Questo è l’appassionante interrogativo cui sono chiamati a dare risposta in primis gli studenti del Liceo Made in Italy.
Ci sono elementi che possiamo inserire nell’insegnamento della Storia e che ci riguardano: il fatto che non vi è area che caratterizza la nostra contemporaneità che non abbia visto e non veda degli italiani tra i protagonisti.
In tutte le svolte fondamentali della scienza, della tecnica, della cultura, dell’arte c’è sempre qualcuno di noi: la quantità e qualità dei dispositivi a cui abbiamo dato impulso è determinante e senza paragoni.
Qualche esempio.
Siamo noi ad aver “dato al mondo” scoperte rivoluzionarie come l’elettricità (Alessandro Volta, 1800) e la plastica (Giulio Natta, 1954), nonché i più importanti strumenti di comunicazione come telegrafo (ancora Volta che, con le sue scoperte sull’elettromagnetismo, apre le porte alla trasmissione telegrafica); fax (Giovanni Caselli, pantelegrafo precursore del fax, 1855); macchina da scrivere (chiamata “cembalo scrivano” e creata da Giuseppe Ravizza per consentire di scrivere ai ciechi, 1855); telefono (Meucci, brevetto 1871); radio (Guglielmo Marconi, 1895); telescrivente (Luigi Cerebotani, 1909); personal computer (Pier Giorgio Perotto, 1965); microchip e microprocessore (Federico Faggin, 1970); Mp3 e Mpeg, (Leonardo Chiariglione, 1992); l’algoritmo di Andrea Viterbi, con funzioni di scudo contro le interferenze per GSM.
Nella Storia possono trovare spazio le narrazioni di scoperte scientifiche di grande spessore e in ogni campo, Fisica, Astrofisica, Biologia, Medicina e non solo.
Per non parlare dei nostri contributi alle Arti e alla Musica. (Giustamente questo liceo prevede Storia dell’Arte lungo tutto il quinquennio).
Puo’ inoltre essere sorprendente l’enorme quantità di standard, strumenti di misura, canoni che l’Italia ha dato al mondo per favorire scambio e comunicazione.

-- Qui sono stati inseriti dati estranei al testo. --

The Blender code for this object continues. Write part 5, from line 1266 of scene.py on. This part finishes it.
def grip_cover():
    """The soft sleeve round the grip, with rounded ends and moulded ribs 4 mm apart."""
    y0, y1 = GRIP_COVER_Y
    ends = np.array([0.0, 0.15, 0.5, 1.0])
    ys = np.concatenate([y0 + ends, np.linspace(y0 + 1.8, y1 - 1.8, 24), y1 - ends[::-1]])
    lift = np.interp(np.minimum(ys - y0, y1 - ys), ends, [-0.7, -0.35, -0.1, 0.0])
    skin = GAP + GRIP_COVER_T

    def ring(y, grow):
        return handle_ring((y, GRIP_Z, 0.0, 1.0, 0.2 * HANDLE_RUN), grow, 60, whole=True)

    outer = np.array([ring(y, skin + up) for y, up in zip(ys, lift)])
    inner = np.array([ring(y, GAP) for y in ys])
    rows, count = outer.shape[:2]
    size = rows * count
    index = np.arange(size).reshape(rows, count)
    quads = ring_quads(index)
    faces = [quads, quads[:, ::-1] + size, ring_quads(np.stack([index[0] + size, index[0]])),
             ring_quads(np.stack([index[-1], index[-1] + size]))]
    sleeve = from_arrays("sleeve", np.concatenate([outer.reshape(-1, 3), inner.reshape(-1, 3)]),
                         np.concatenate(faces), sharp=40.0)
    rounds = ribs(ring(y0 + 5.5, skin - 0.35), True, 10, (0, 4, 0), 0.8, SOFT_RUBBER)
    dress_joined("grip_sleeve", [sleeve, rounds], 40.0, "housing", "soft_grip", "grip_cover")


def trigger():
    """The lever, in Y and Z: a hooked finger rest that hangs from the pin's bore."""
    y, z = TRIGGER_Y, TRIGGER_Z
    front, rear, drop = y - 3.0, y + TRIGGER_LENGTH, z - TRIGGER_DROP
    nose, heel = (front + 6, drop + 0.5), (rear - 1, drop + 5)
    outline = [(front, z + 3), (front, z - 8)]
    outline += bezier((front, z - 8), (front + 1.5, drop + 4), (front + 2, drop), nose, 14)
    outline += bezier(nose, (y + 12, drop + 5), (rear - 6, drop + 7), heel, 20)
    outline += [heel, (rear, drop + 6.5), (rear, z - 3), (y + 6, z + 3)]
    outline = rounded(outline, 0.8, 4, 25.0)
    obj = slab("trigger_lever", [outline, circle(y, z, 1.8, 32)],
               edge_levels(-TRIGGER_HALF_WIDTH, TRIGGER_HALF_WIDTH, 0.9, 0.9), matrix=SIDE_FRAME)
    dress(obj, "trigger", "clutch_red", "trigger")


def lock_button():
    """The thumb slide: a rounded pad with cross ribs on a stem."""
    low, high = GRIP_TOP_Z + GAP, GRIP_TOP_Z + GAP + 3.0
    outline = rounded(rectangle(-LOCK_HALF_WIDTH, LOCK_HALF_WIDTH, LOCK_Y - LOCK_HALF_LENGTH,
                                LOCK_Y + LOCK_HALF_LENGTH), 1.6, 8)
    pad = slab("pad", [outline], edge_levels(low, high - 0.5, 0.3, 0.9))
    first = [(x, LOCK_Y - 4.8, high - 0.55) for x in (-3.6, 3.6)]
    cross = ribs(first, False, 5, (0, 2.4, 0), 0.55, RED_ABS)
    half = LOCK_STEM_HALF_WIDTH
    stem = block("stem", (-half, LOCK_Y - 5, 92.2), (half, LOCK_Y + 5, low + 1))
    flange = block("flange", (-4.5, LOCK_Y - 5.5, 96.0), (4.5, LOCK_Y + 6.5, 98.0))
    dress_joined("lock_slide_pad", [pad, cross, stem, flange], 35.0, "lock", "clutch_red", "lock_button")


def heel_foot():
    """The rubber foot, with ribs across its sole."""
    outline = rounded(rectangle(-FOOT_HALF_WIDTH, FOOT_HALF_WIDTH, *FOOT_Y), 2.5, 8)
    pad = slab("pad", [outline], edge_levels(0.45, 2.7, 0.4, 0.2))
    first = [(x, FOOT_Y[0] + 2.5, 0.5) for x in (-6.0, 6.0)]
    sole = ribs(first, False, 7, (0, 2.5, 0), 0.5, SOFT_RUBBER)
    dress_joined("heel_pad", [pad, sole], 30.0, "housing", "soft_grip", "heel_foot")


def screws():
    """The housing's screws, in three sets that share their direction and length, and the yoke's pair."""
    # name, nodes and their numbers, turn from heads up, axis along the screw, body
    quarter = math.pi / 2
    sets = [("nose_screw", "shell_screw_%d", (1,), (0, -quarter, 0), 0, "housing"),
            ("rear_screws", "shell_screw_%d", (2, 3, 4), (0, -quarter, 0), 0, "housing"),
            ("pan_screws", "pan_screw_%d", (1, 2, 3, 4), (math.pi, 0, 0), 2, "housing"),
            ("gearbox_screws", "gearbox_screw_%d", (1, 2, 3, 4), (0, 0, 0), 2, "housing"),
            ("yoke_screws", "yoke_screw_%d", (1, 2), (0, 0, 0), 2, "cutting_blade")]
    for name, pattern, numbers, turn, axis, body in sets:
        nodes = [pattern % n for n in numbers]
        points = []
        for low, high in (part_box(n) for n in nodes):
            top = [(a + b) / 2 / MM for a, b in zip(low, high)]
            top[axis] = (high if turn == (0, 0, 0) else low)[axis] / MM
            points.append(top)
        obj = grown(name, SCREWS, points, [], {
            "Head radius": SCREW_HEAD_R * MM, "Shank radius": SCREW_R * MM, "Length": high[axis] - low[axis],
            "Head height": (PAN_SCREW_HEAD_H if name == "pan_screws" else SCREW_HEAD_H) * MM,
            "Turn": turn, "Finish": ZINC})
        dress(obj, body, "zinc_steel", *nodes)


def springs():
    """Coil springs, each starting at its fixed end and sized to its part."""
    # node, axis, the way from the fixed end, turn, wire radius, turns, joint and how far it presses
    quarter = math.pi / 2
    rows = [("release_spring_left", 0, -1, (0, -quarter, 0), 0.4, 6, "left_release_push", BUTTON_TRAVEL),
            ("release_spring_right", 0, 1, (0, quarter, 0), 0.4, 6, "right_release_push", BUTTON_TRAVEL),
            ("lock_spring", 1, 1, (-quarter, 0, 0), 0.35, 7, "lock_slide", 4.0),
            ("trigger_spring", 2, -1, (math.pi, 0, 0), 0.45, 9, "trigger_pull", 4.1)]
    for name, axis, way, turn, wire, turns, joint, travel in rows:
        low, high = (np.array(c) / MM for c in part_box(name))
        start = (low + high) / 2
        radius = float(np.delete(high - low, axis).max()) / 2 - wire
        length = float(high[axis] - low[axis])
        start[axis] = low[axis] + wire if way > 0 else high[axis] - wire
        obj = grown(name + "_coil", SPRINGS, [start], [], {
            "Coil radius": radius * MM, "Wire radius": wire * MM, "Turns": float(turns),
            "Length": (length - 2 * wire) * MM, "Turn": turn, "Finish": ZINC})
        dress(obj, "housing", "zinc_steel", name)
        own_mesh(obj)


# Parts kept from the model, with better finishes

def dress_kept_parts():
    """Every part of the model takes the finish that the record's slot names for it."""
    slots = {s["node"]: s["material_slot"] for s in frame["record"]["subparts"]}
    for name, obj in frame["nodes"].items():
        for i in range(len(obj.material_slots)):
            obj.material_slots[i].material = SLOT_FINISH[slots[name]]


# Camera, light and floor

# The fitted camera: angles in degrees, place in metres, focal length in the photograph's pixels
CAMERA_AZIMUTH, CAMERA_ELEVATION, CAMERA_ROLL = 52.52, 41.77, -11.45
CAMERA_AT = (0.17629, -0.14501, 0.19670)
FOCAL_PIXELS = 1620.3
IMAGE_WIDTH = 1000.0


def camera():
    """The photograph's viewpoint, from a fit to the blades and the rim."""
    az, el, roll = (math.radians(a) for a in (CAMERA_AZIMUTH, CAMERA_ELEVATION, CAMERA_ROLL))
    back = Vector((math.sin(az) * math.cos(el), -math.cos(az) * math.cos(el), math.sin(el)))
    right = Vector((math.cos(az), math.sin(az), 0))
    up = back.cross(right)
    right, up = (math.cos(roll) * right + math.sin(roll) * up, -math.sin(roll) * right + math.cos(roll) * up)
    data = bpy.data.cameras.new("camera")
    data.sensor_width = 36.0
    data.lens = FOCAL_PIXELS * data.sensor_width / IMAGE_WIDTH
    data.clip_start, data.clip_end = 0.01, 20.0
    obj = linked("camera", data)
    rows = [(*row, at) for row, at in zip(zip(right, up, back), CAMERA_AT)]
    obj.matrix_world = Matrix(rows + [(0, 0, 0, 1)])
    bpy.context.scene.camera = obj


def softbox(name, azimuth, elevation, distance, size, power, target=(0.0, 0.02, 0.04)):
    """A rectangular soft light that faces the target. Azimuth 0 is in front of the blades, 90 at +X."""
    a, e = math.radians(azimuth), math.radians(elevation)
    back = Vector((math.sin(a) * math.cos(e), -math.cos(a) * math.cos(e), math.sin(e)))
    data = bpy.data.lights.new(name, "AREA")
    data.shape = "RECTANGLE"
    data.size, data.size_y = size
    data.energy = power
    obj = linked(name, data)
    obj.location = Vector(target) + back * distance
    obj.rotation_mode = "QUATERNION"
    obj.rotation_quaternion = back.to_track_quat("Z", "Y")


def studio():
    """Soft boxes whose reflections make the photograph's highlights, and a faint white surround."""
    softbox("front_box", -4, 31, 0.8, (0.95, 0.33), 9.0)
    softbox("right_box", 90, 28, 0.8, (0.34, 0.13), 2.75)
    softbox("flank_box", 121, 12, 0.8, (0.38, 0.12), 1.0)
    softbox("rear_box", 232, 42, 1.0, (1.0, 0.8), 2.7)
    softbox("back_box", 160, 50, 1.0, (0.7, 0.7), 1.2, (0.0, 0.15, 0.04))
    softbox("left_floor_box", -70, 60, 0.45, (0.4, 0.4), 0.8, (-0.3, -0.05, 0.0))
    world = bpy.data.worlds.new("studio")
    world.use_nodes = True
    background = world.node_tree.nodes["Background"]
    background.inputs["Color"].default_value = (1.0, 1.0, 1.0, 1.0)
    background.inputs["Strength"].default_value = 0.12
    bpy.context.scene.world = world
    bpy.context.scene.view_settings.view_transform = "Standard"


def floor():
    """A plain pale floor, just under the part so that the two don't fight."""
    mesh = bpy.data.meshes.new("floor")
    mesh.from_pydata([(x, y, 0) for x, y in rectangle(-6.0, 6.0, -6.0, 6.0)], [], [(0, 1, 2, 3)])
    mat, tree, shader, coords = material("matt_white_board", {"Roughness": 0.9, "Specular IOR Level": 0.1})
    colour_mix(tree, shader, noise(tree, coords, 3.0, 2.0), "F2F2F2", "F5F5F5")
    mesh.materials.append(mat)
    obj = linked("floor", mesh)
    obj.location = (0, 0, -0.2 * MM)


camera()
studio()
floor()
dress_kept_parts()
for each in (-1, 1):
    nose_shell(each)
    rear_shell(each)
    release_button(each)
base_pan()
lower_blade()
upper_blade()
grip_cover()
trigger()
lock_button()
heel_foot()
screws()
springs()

O si può ricordare l’enogastronomia, la cui eccellenza indiscussa è stata costruita con tenacia, senza soluzione di continuità attraverso i tempi. Il primo libro europeo di ricette culinarie è il “De re coquinaria” di Marco Apicio (14 d.C.); la prima tutela di diritto d’autore ha riguardato la ricetta di un cuoco siciliano del Medio Evo; il secondo libro europeo di ricette, l’ “Epulario” è stato scritto da Bartolomeo Scappi, cuoco di papa Pio V (1570). E così via fino all’Artusi che ha codificato le nostre ricette regionali creando una “dimensione speciale” dell’Unità d’Italia.
Questa propensione dell’Italia verso il mondo è la prima lezione che gli studenti del Liceo del Made in Italy devono imparare.